EXERCISE DIRECTIONS: Print, exactly as they stand, the lines from the start of the listing to the line containing "local, seam=np.tile(seam, 2))", inclusive.

DATA EXCERPT:
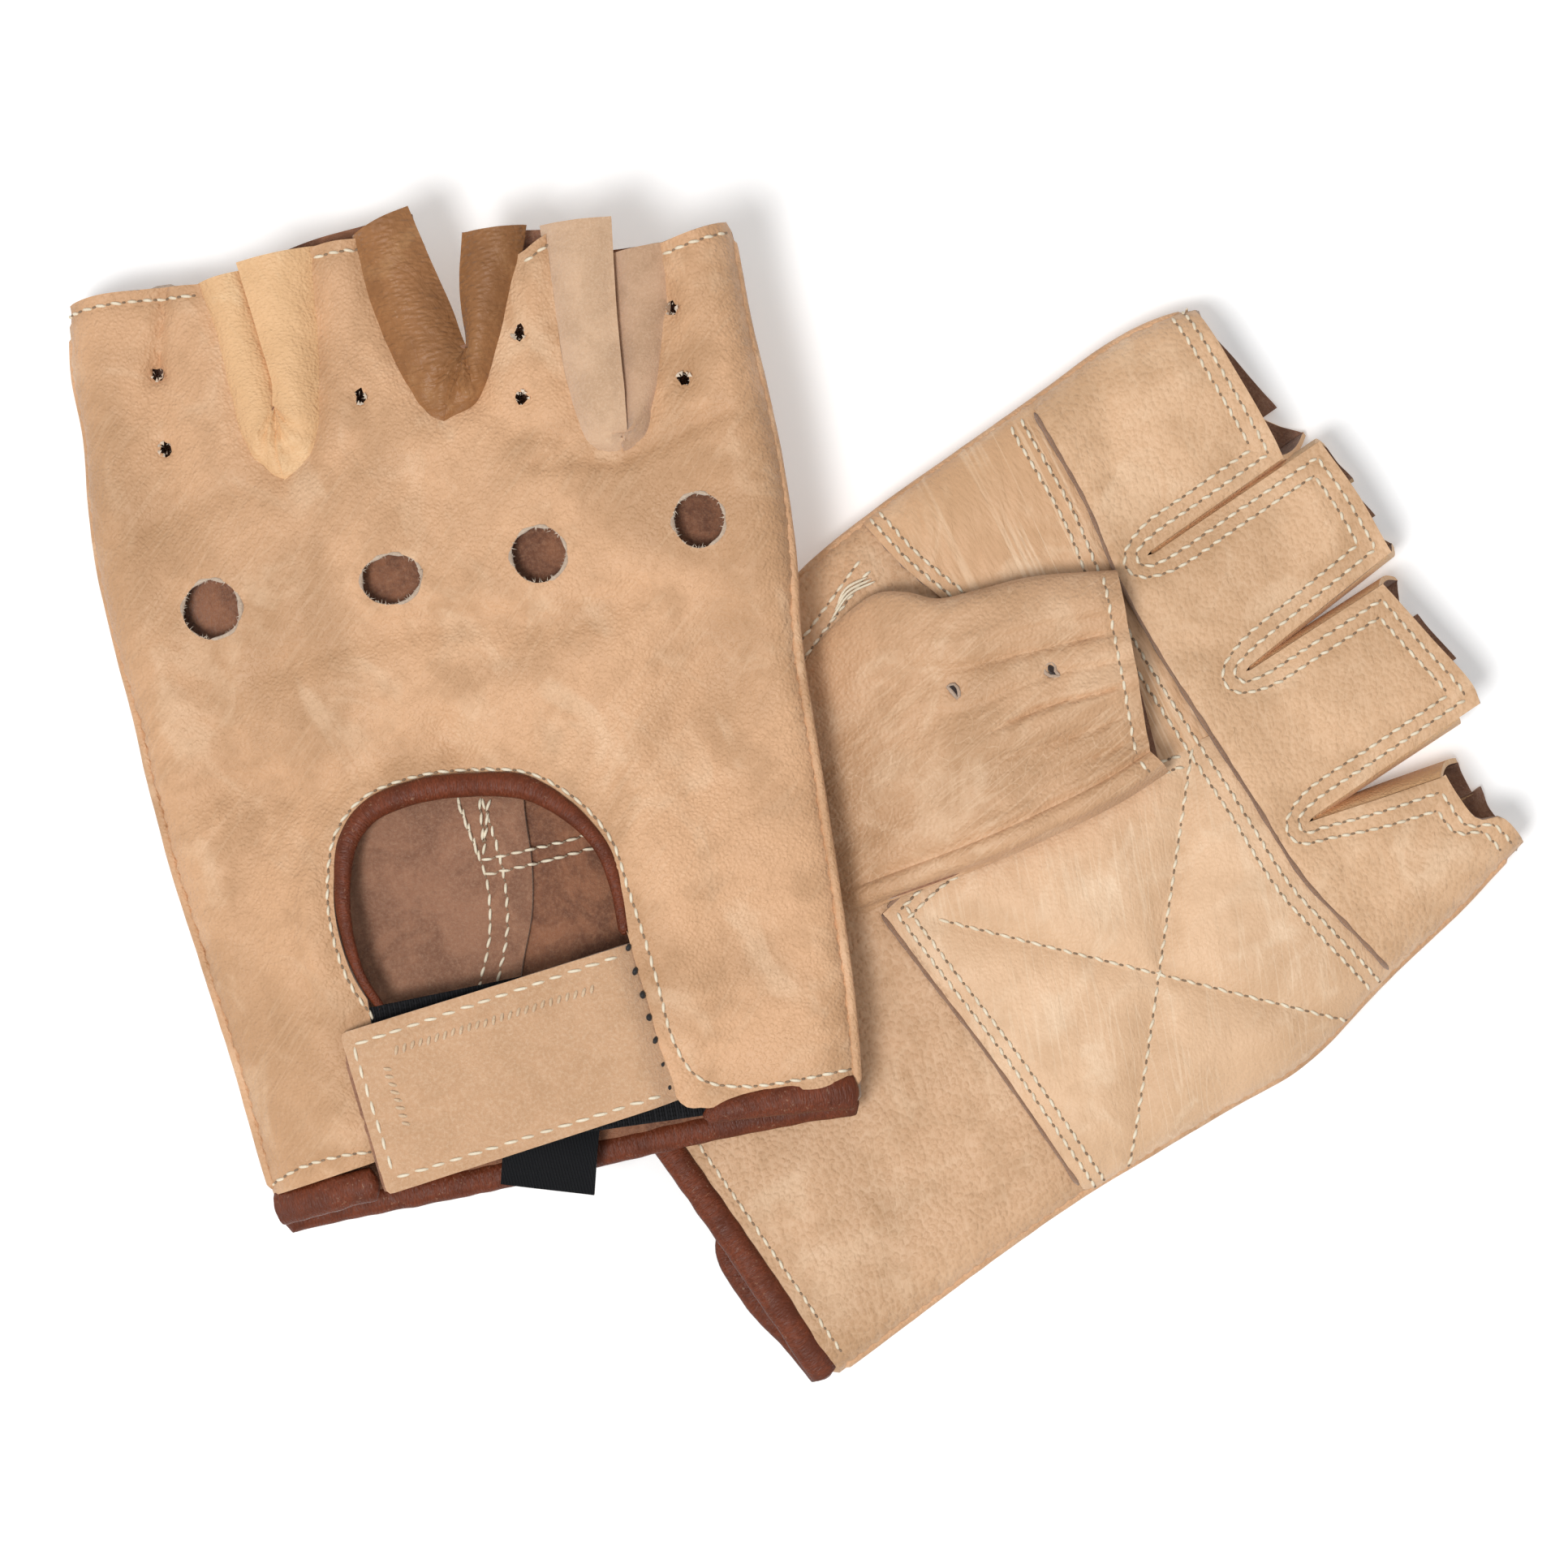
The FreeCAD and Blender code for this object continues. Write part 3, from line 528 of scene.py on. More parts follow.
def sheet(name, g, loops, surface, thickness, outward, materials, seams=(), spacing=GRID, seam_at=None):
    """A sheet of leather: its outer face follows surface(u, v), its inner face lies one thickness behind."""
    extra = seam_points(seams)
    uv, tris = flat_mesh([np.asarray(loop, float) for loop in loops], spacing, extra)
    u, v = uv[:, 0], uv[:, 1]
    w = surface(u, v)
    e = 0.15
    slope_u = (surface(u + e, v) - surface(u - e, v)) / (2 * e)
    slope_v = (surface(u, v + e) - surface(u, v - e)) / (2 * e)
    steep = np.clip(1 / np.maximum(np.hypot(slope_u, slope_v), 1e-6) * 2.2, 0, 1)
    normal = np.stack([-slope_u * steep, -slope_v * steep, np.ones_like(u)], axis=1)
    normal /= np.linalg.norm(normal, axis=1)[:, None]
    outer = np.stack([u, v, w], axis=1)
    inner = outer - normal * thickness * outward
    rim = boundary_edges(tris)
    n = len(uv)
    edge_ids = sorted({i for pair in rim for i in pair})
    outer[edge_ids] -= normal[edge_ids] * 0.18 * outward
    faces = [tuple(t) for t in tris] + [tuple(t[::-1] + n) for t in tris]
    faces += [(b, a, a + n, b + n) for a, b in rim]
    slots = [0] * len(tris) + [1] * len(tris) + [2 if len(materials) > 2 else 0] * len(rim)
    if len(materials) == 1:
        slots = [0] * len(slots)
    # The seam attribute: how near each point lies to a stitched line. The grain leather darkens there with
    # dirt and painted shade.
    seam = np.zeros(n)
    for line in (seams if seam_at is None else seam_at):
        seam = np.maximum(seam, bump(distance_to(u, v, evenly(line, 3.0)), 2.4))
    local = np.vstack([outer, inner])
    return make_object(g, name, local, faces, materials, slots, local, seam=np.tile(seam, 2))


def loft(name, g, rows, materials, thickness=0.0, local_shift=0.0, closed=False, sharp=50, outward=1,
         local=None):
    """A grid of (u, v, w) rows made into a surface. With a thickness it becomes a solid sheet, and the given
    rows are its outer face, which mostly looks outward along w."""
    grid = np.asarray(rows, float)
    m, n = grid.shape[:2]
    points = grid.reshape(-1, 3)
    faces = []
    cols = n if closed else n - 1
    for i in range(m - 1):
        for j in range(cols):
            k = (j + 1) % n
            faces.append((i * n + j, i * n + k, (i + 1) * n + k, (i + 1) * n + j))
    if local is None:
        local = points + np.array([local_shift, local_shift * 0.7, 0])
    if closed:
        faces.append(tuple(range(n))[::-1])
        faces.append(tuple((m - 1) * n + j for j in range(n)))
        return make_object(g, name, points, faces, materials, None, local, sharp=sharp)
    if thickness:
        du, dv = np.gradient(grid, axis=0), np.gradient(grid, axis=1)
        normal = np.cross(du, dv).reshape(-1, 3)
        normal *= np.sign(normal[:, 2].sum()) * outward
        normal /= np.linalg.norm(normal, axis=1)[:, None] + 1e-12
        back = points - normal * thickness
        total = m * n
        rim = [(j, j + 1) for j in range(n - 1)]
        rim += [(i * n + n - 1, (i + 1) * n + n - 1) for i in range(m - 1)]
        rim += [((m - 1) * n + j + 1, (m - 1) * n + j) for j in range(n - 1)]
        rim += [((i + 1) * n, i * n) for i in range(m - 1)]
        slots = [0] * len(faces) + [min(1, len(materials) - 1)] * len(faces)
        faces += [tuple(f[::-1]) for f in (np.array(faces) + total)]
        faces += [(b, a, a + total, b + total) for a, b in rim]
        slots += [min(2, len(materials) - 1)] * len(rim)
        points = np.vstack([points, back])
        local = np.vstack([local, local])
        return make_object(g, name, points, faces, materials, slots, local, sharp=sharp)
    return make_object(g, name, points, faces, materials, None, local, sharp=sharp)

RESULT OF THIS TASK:
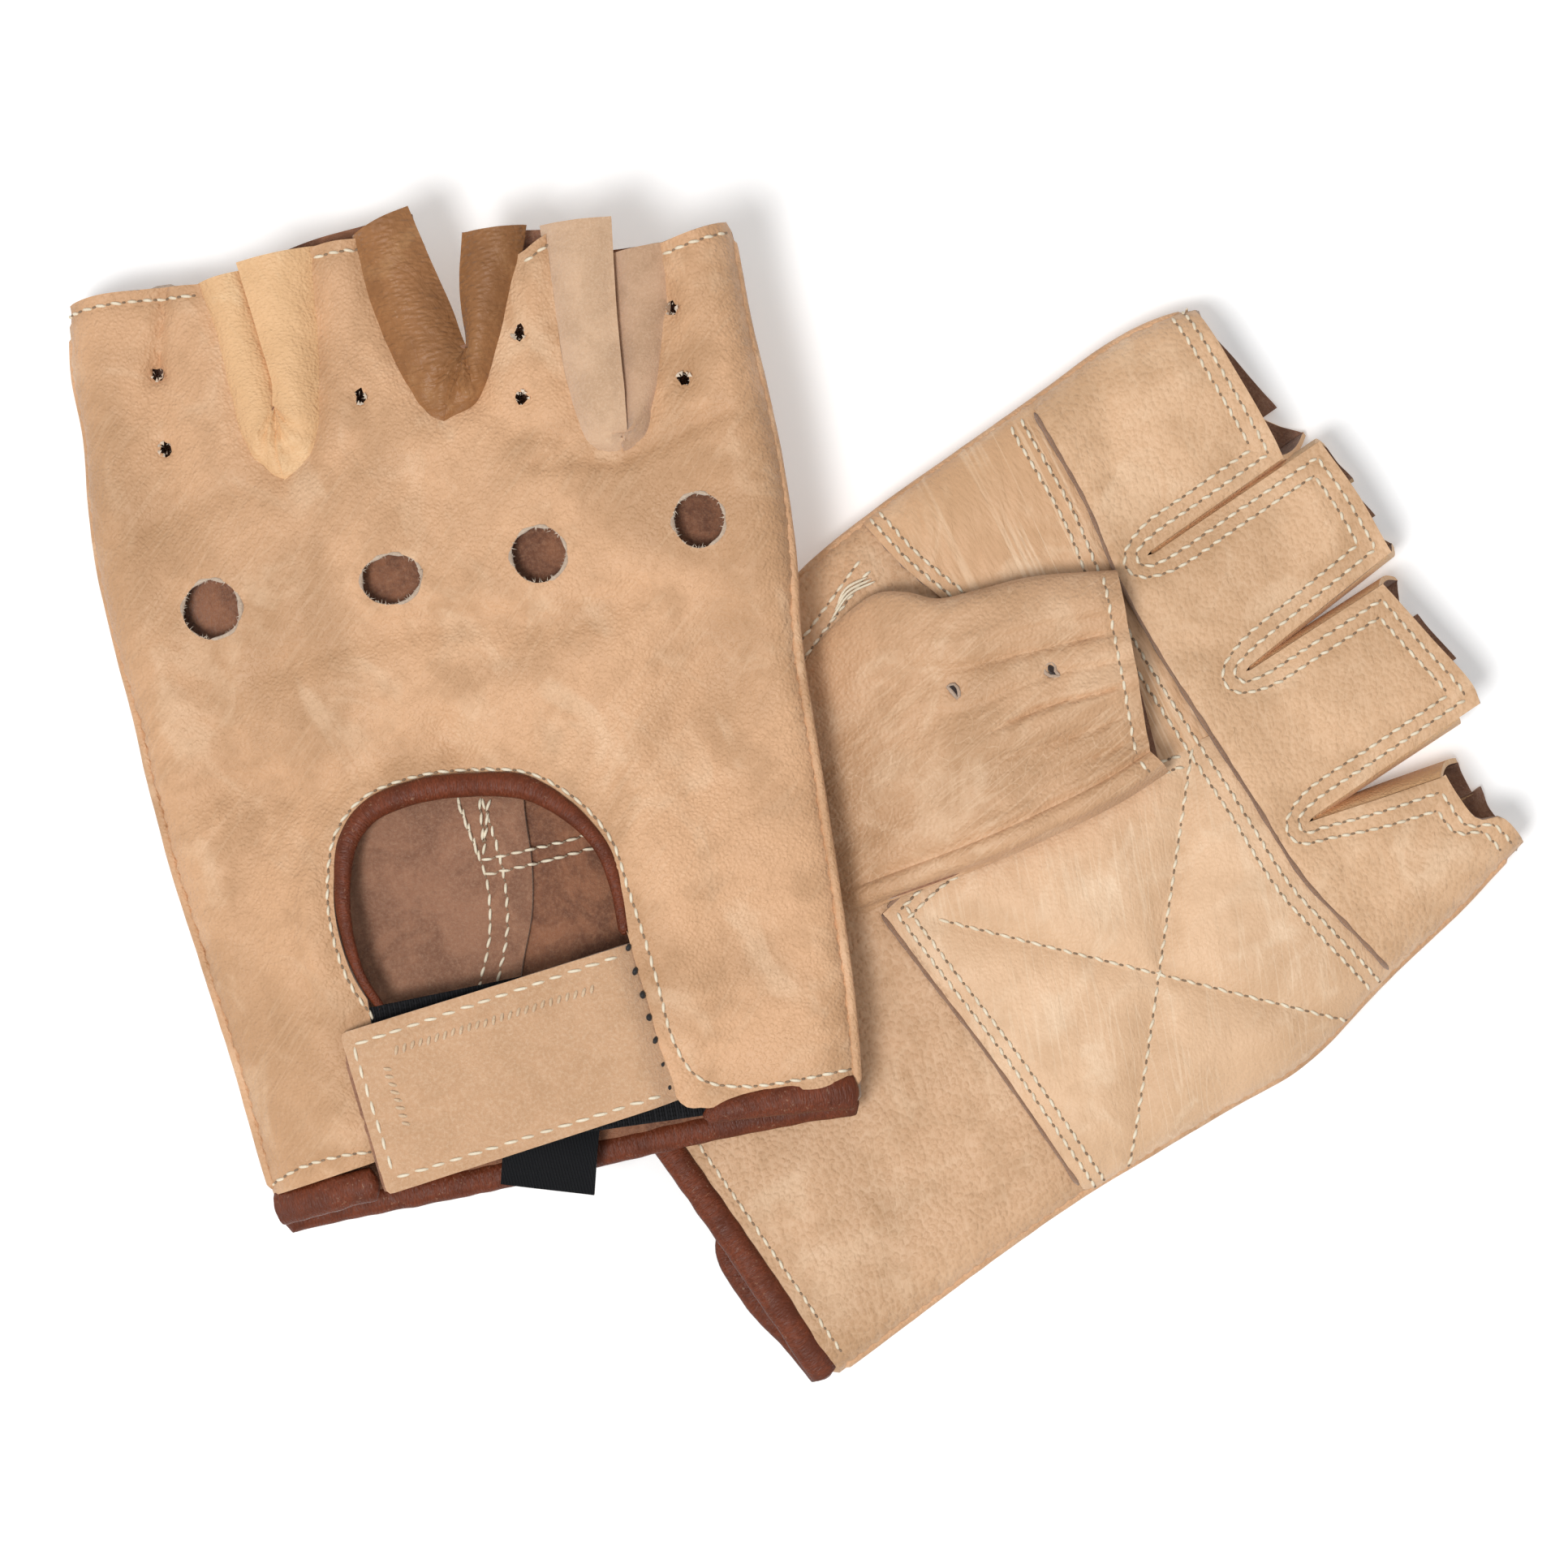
The FreeCAD and Blender code for this object continues. Write part 3, from line 528 of scene.py on. More parts follow.
def sheet(name, g, loops, surface, thickness, outward, materials, seams=(), spacing=GRID, seam_at=None):
    """A sheet of leather: its outer face follows surface(u, v), its inner face lies one thickness behind."""
    extra = seam_points(seams)
    uv, tris = flat_mesh([np.asarray(loop, float) for loop in loops], spacing, extra)
    u, v = uv[:, 0], uv[:, 1]
    w = surface(u, v)
    e = 0.15
    slope_u = (surface(u + e, v) - surface(u - e, v)) / (2 * e)
    slope_v = (surface(u, v + e) - surface(u, v - e)) / (2 * e)
    steep = np.clip(1 / np.maximum(np.hypot(slope_u, slope_v), 1e-6) * 2.2, 0, 1)
    normal = np.stack([-slope_u * steep, -slope_v * steep, np.ones_like(u)], axis=1)
    normal /= np.linalg.norm(normal, axis=1)[:, None]
    outer = np.stack([u, v, w], axis=1)
    inner = outer - normal * thickness * outward
    rim = boundary_edges(tris)
    n = len(uv)
    edge_ids = sorted({i for pair in rim for i in pair})
    outer[edge_ids] -= normal[edge_ids] * 0.18 * outward
    faces = [tuple(t) for t in tris] + [tuple(t[::-1] + n) for t in tris]
    faces += [(b, a, a + n, b + n) for a, b in rim]
    slots = [0] * len(tris) + [1] * len(tris) + [2 if len(materials) > 2 else 0] * len(rim)
    if len(materials) == 1:
        slots = [0] * len(slots)
    # The seam attribute: how near each point lies to a stitched line. The grain leather darkens there with
    # dirt and painted shade.
    seam = np.zeros(n)
    for line in (seams if seam_at is None else seam_at):
        seam = np.maximum(seam, bump(distance_to(u, v, evenly(line, 3.0)), 2.4))
    local = np.vstack([outer, inner])
    return make_object(g, name, local, faces, materials, slots, local, seam=np.tile(seam, 2))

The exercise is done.